On les pensait étendus pour le compte, attendant l'extrême onction, mais en 2005, leur coeur se remet à battre plus fort pour un come-back inespéré. Album éponyme, puis Season In Silence trois ans plus tard, et encore cinq ans de communication breakdown jusqu'à ce mois d'octobre, et Hyaena, sur Scarlet Records. Si le dossier vous a échappé, ou que vous avez occulté l'affaire depuis son émergence, SADIST est au Death ce que David Fincher est au Thriller. Des esthètes, qui soignent chaque détail, vous entraînent sur de fausses voies, avant de vous ramener à la raison. Des orfèvres, des ciseleurs, qui chassent la précision sur le terrain de la violence instrumentale. Et à propos de chasse, leur dernier LP en est une bonne. 

Il fallait oser consacrer le concept d'un album à ce prédateur d'Afrique qui semble rire dès qu'il a trouvé suffisamment de nourriture pour rassasier sa faim. Si la musique des Italiens peut faire parfois penser au son émis par le carnivore en cas de festin, l'intérêt est quand même particulier. Mais l'analogie n'est pas si bête, puisque SADIST semble en effet se satisfaire d'une éternelle quête de satiété technique et brutale, et en ressort à chaque fois euphorique, tout comme nous. Et une fois de plus, pas de mauvaise surprise, le résultat du carnage est net, propre, sans bavure, et précis comme un coup de mâchoire sur des chairs à vif. Plus prosaïquement, nous retrouvons une fois de plus toutes les composantes du génie du groupe. Rythmiques élastiques et protéiformes, guitares volubiles dansant un ballet autour d'un tas de riffs acides et d'arpèges bouclés, et chant rauque, "sadique" osons le mot. Les Italiens étaient presque des précurseurs, et ont côtoyé de près les maîtres du genre - dont ils font à présent partie - DEATH en tête de ligne, mais aussi CYNIC et ATHEIST, voire même NOCTURNUS à un degré moindre. 

Hyaena est donc un concentré de leur savoir faire, à mi chemin entre Focus, Individual Thought Pattern et The Key, mais aussi un résumé haut de gamme de leur propre carrière. Car oui, ce nouvel album se hisse au niveau des meilleures réalisations de SADIST, très près de Above The Light et à la hauteur de Season In Silence. Death sourd, Jazz précieux, Progressif nuancé et même Heavy fort en calorie, c'est un plat qui peut se manger froid, mais qui se déguste avec délice sous un soleil de plomb désertique. Tout est passé en revue, de l'instrumental jazzy et ciselé "Gadawan Kura", à la basse en majuscules à la plume, au mid tempo à cheval entre Techno Heavy et Death primaire de "Scavenger And Thief", lardé de riffs efficaces, en passant par la charge Techno Death préparée comme un plan de bataille millimétré de "Pachycrotuca", qui s'aménage même des percussions tribales exotiques et hypnotiques. 
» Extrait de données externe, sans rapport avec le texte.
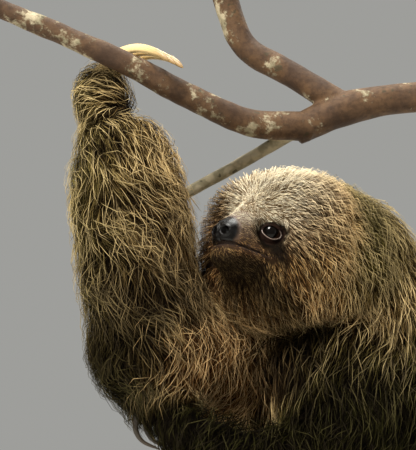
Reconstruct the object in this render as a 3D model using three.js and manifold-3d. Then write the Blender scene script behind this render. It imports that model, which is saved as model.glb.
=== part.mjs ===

"Bouki" et son drôle de synthé initial fait aussi partie des moments forts, avec son déroulé Jazz Fusion traité à la sauce Métal, "Eternal Enemies" avec son intro exotique qui revient comme un leitmotiv entre deux sections rauques aussi, mais "African Devourers" garde aussi les bons morceaux de côté en mitonnant un break fumeux, à base de basse Free Jazz et de batterie sur le fil du rasoir. 

SADIST n'a en rien perdu son aisance de mouvement, et introduit toutes les nuances avec naturel, sans que l'on ait le sentiment qu'un élément n'a pas sa place, ou qu'elle soit forcée au pied de biche. Tout découle d'un art de composition qui refuse toute entrave, et qui assimile la technique pour la restituer de façon puissante, sans démonstration ni bavardage inutile. A vrai dire, et encore plus aujourd'hui qu'hier, les morceaux évoluent de la même façon que le prédateur tournoyant autour de sa proie, avançant à grand pas pour soudain stopper net, louvoyant, faisant mine de se désintéresser, avant de se fondre sans pitié sur le corps déjà mort. Le final "Genital Mask" est d'ailleurs un exemple parfait de cette technique de chasse, avec ses claviers éthérés mais menaçants, ses parties rythmiques lourdes mais agiles, et son chant grinçant comme un rictus macabre. 

Oui, le Death Métal peut encore se montrer inventif, pourvu qu'il ne se replie pas sur lui même et n'abuse de ficelles usées jusqu'à la trame. Oui, SADIST est une exception à la règle. Oui Hyaena est une fois de plus une réussite majeure, qui pioche dans l'histoire pour faire avancer l'avenir. Et non, il semblerait que les Italiens ne soient pas à court d'idées. Au contraire, ils semblent plus inspirés et affamés que jamais. Plus affûtés, plus agressifs, plus délicats, plus fins. 

Où y'a de la hyène y'a pas de plaisir? 

Rien n'est plus faux, et gageons que Hyaena va changer votre regard sur cet animal somme toute assez sympathique lorsqu'il est accompagné par les bons maîtres.